Positive EBITDA Forecast for Q3
Sylvamo projects a third-quarter adjusted EBITDA of $145 million to $165 million, driven by improved operational performance and the absence of planned maintenance outages. This forecast suggests a positive trajectory for the company.
Negative Free Cash Flow
The company reported a negative free cash flow of $2 million, attributed to lower adjusted EBITDA and slightly higher capital spending. Despite this, Sylvamo remains confident in its financial strategies.
Volume Decrease and Operational Challenges
Volume decreased by $9 million, primarily in North America, due to reduced output from IP’s Riverdale mill and other operational challenges. Addressing these issues is crucial for future stability.
Sluggish Demand and Price Pressure in Europe
European demand fell by 8% year-over-year, with significant decreases in pulp prices contributing to pricing pressure. This remains a key area of concern for Sylvamo.
Decreased Demand in Latin America
Overall demand in Latin America declined by 2% year-over-year, with a notable 6% decrease in other Latin American countries, despite a 6% increase in Brazil.

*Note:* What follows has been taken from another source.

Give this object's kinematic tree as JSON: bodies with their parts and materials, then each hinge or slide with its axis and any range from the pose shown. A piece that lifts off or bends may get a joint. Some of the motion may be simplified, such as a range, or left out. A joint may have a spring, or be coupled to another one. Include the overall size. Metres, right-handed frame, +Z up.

Impact of Imports on Pricing in North America
The increase in imports into North America by nearly 40% has challenged Sylvamo’s ability to implement price increases, putting pressure on competitive pricing strategies.
Forward-Looking Guidance
Looking ahead, Sylvamo anticipates a third-quarter adjusted EBITDA between $145 million and $165 million, with expectations of improved operational performance and favorable volume changes. The company remains focused on maintaining a strong financial position, investing in high-return projects, and optimizing capital allocation to drive shareholder value.
In conclusion, Sylvamo Corporation’s earnings call reflects a company navigating through challenges with a strategic focus on recovery and growth. While facing hurdles like negative cash flow and market pressures, Sylvamo’s strong balance sheet and strategic investments provide a solid foundation for future success.